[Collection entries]

— begin —

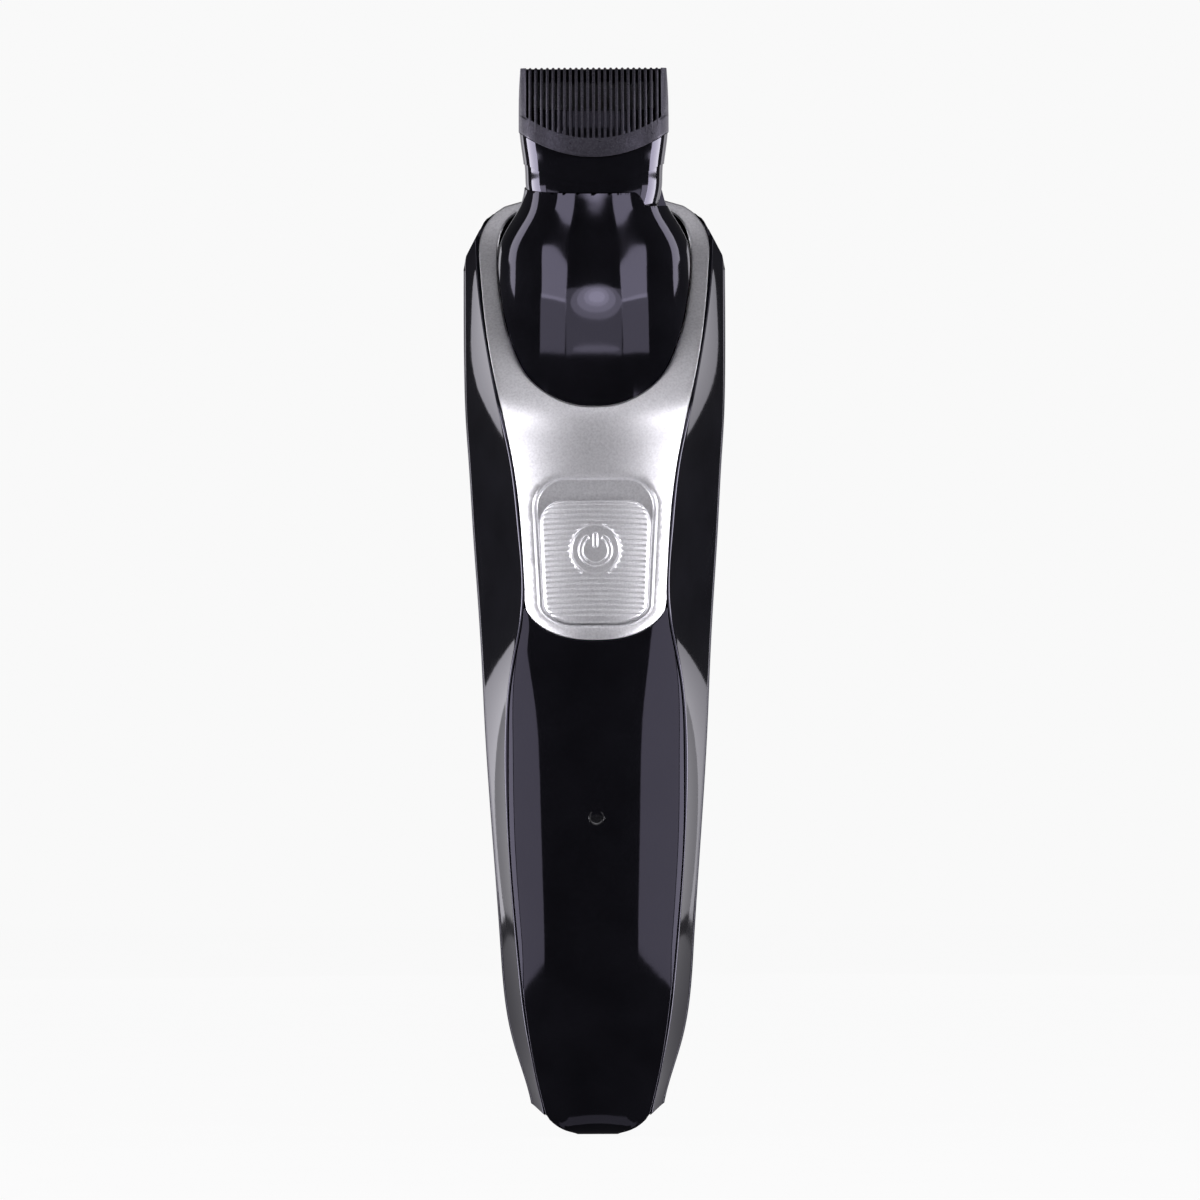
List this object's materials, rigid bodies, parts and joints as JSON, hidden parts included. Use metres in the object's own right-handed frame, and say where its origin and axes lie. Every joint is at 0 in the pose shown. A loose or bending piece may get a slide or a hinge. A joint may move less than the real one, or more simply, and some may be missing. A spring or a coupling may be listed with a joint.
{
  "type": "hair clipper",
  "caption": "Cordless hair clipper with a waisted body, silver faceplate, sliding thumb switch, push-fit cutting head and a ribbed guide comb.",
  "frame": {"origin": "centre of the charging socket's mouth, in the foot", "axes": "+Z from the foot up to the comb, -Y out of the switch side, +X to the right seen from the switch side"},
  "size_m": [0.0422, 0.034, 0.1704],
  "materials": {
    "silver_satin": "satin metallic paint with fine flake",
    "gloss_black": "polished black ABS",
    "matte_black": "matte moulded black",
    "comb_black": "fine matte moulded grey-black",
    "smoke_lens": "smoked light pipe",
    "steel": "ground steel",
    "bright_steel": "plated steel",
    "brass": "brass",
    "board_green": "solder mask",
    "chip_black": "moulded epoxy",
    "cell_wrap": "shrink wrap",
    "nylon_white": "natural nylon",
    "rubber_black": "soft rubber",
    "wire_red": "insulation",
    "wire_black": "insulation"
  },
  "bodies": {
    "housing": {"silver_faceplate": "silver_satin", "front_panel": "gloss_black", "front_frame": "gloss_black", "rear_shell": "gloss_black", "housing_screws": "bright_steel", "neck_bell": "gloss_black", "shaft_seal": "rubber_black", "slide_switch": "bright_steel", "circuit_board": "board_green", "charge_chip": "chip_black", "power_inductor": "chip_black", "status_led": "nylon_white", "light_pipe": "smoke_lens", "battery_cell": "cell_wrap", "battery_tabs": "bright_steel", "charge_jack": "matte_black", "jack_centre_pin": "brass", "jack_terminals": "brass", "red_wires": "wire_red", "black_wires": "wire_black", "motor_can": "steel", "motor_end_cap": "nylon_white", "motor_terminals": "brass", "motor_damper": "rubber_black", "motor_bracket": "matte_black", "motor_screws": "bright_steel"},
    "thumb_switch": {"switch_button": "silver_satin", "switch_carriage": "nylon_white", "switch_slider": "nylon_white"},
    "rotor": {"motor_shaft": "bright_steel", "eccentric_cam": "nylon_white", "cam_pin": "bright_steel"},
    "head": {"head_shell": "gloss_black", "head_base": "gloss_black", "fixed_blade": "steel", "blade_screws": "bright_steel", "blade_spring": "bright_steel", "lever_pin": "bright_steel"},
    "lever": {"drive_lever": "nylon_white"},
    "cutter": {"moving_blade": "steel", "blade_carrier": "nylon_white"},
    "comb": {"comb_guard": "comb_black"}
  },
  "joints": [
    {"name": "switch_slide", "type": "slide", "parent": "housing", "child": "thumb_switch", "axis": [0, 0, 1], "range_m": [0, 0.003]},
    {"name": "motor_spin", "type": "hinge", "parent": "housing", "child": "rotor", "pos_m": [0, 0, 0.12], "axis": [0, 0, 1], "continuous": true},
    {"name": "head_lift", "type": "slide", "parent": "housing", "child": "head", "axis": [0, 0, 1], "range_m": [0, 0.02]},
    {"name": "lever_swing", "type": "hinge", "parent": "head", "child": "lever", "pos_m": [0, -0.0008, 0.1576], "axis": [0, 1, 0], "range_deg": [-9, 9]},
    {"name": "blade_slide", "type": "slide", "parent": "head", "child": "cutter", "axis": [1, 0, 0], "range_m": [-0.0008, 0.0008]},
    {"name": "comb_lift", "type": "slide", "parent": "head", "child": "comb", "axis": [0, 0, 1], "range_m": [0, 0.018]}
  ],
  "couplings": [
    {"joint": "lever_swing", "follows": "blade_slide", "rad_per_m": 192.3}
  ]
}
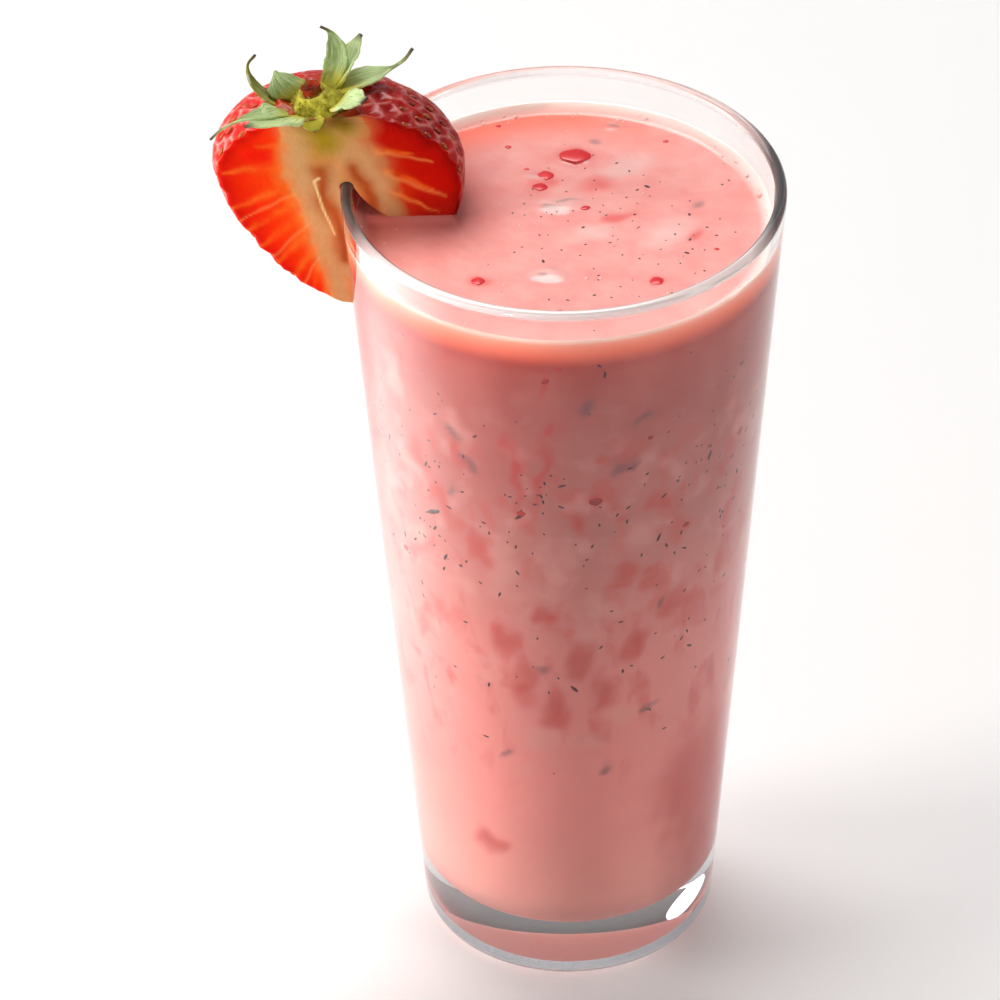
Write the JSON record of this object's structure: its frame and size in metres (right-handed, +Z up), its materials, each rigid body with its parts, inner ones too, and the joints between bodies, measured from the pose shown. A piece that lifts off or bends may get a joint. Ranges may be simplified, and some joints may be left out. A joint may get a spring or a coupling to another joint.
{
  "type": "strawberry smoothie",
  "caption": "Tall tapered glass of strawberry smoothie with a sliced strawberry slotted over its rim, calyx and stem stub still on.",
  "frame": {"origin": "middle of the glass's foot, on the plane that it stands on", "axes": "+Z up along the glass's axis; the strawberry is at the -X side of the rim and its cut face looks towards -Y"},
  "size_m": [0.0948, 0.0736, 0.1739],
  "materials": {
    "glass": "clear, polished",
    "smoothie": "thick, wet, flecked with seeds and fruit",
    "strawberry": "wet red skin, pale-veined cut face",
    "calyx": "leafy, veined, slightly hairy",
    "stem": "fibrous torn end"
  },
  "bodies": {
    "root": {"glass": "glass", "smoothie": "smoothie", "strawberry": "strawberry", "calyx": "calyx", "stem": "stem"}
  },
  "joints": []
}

— end —

→ **SHORT EXERCISE**: Return the whole listing exactly.

→ **TASK SOLUTION**:
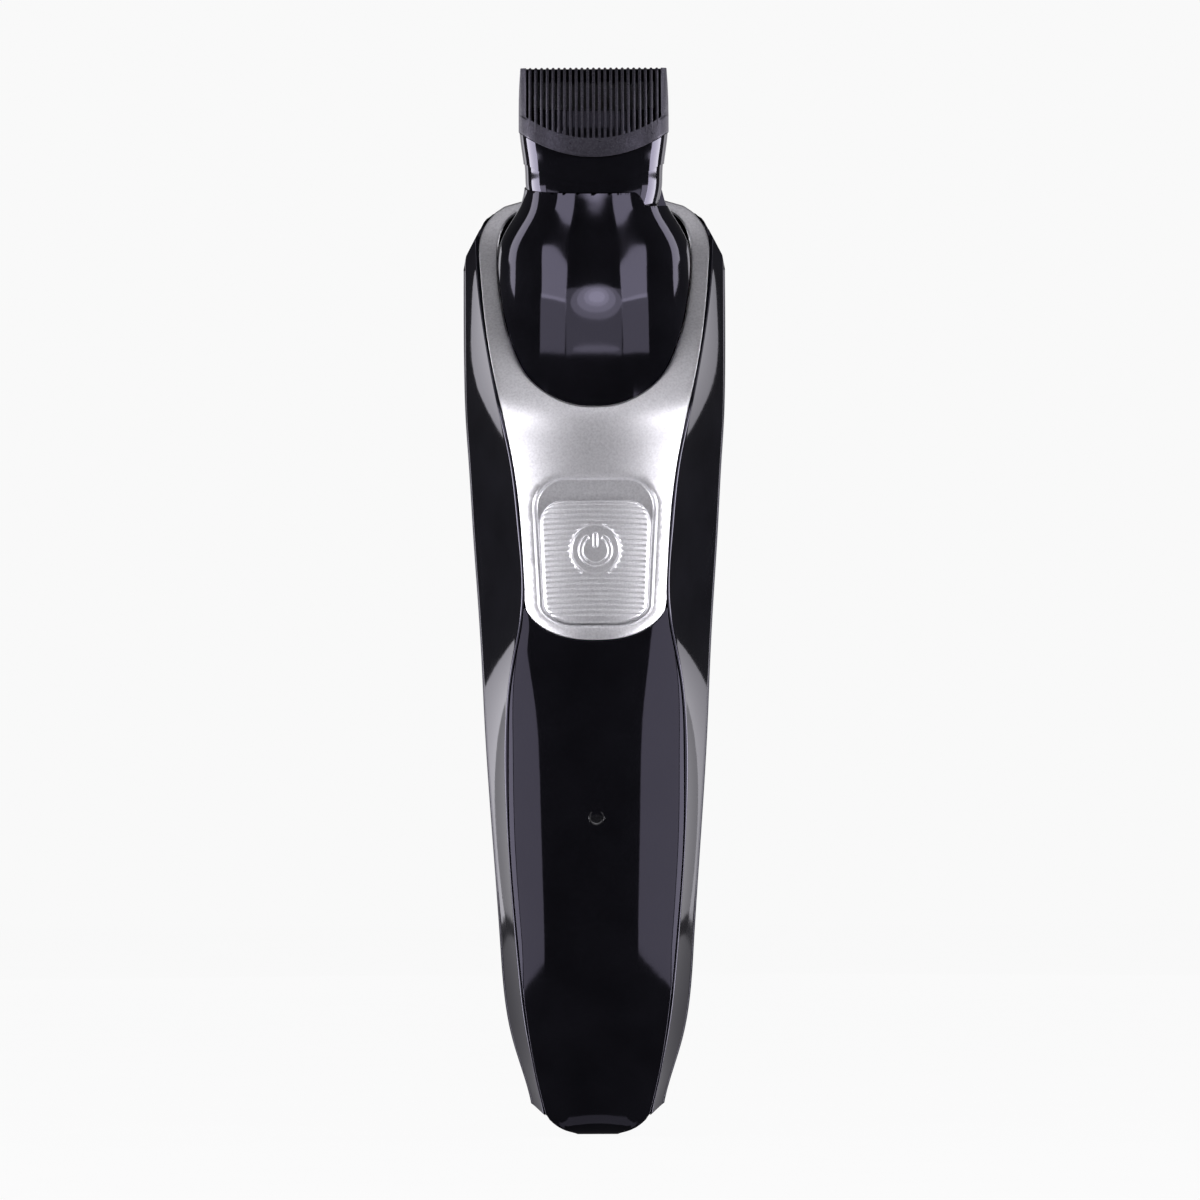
List this object's materials, rigid bodies, parts and joints as JSON, hidden parts included. Use metres in the object's own right-handed frame, and say where its origin and axes lie. Every joint is at 0 in the pose shown. A loose or bending piece may get a slide or a hinge. A joint may move less than the real one, or more simply, and some may be missing. A spring or a coupling may be listed with a joint.
{
  "type": "hair clipper",
  "caption": "Cordless hair clipper with a waisted body, silver faceplate, sliding thumb switch, push-fit cutting head and a ribbed guide comb.",
  "frame": {"origin": "centre of the charging socket's mouth, in the foot", "axes": "+Z from the foot up to the comb, -Y out of the switch side, +X to the right seen from the switch side"},
  "size_m": [0.0422, 0.034, 0.1704],
  "materials": {
    "silver_satin": "satin metallic paint with fine flake",
    "gloss_black": "polished black ABS",
    "matte_black": "matte moulded black",
    "comb_black": "fine matte moulded grey-black",
    "smoke_lens": "smoked light pipe",
    "steel": "ground steel",
    "bright_steel": "plated steel",
    "brass": "brass",
    "board_green": "solder mask",
    "chip_black": "moulded epoxy",
    "cell_wrap": "shrink wrap",
    "nylon_white": "natural nylon",
    "rubber_black": "soft rubber",
    "wire_red": "insulation",
    "wire_black": "insulation"
  },
  "bodies": {
    "housing": {"silver_faceplate": "silver_satin", "front_panel": "gloss_black", "front_frame": "gloss_black", "rear_shell": "gloss_black", "housing_screws": "bright_steel", "neck_bell": "gloss_black", "shaft_seal": "rubber_black", "slide_switch": "bright_steel", "circuit_board": "board_green", "charge_chip": "chip_black", "power_inductor": "chip_black", "status_led": "nylon_white", "light_pipe": "smoke_lens", "battery_cell": "cell_wrap", "battery_tabs": "bright_steel", "charge_jack": "matte_black", "jack_centre_pin": "brass", "jack_terminals": "brass", "red_wires": "wire_red", "black_wires": "wire_black", "motor_can": "steel", "motor_end_cap": "nylon_white", "motor_terminals": "brass", "motor_damper": "rubber_black", "motor_bracket": "matte_black", "motor_screws": "bright_steel"},
    "thumb_switch": {"switch_button": "silver_satin", "switch_carriage": "nylon_white", "switch_slider": "nylon_white"},
    "rotor": {"motor_shaft": "bright_steel", "eccentric_cam": "nylon_white", "cam_pin": "bright_steel"},
    "head": {"head_shell": "gloss_black", "head_base": "gloss_black", "fixed_blade": "steel", "blade_screws": "bright_steel", "blade_spring": "bright_steel", "lever_pin": "bright_steel"},
    "lever": {"drive_lever": "nylon_white"},
    "cutter": {"moving_blade": "steel", "blade_carrier": "nylon_white"},
    "comb": {"comb_guard": "comb_black"}
  },
  "joints": [
    {"name": "switch_slide", "type": "slide", "parent": "housing", "child": "thumb_switch", "axis": [0, 0, 1], "range_m": [0, 0.003]},
    {"name": "motor_spin", "type": "hinge", "parent": "housing", "child": "rotor", "pos_m": [0, 0, 0.12], "axis": [0, 0, 1], "continuous": true},
    {"name": "head_lift", "type": "slide", "parent": "housing", "child": "head", "axis": [0, 0, 1], "range_m": [0, 0.02]},
    {"name": "lever_swing", "type": "hinge", "parent": "head", "child": "lever", "pos_m": [0, -0.0008, 0.1576], "axis": [0, 1, 0], "range_deg": [-9, 9]},
    {"name": "blade_slide", "type": "slide", "parent": "head", "child": "cutter", "axis": [1, 0, 0], "range_m": [-0.0008, 0.0008]},
    {"name": "comb_lift", "type": "slide", "parent": "head", "child": "comb", "axis": [0, 0, 1], "range_m": [0, 0.018]}
  ],
  "couplings": [
    {"joint": "lever_swing", "follows": "blade_slide", "rad_per_m": 192.3}
  ]
}
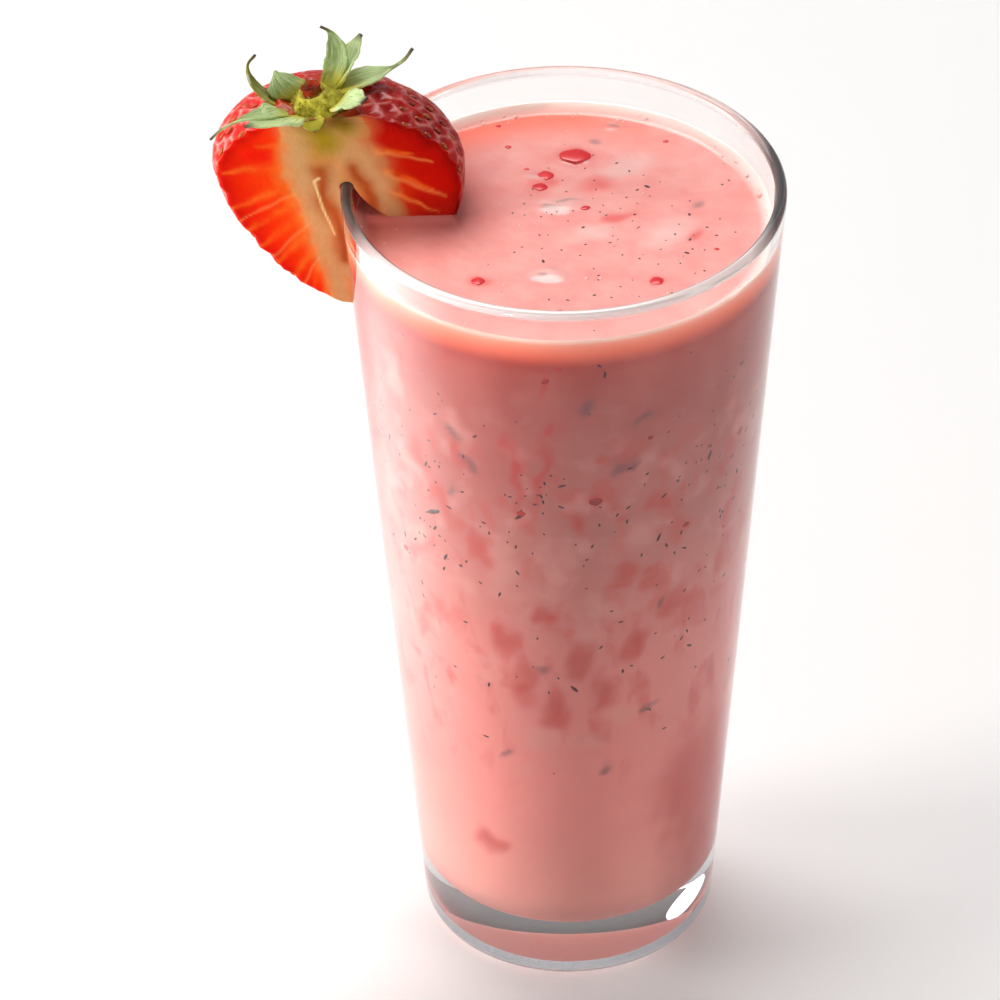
Write the JSON record of this object's structure: its frame and size in metres (right-handed, +Z up), its materials, each rigid body with its parts, inner ones too, and the joints between bodies, measured from the pose shown. A piece that lifts off or bends may get a joint. Ranges may be simplified, and some joints may be left out. A joint may get a spring or a coupling to another joint.
{
  "type": "strawberry smoothie",
  "caption": "Tall tapered glass of strawberry smoothie with a sliced strawberry slotted over its rim, calyx and stem stub still on.",
  "frame": {"origin": "middle of the glass's foot, on the plane that it stands on", "axes": "+Z up along the glass's axis; the strawberry is at the -X side of the rim and its cut face looks towards -Y"},
  "size_m": [0.0948, 0.0736, 0.1739],
  "materials": {
    "glass": "clear, polished",
    "smoothie": "thick, wet, flecked with seeds and fruit",
    "strawberry": "wet red skin, pale-veined cut face",
    "calyx": "leafy, veined, slightly hairy",
    "stem": "fibrous torn end"
  },
  "bodies": {
    "root": {"glass": "glass", "smoothie": "smoothie", "strawberry": "strawberry", "calyx": "calyx", "stem": "stem"}
  },
  "joints": []
}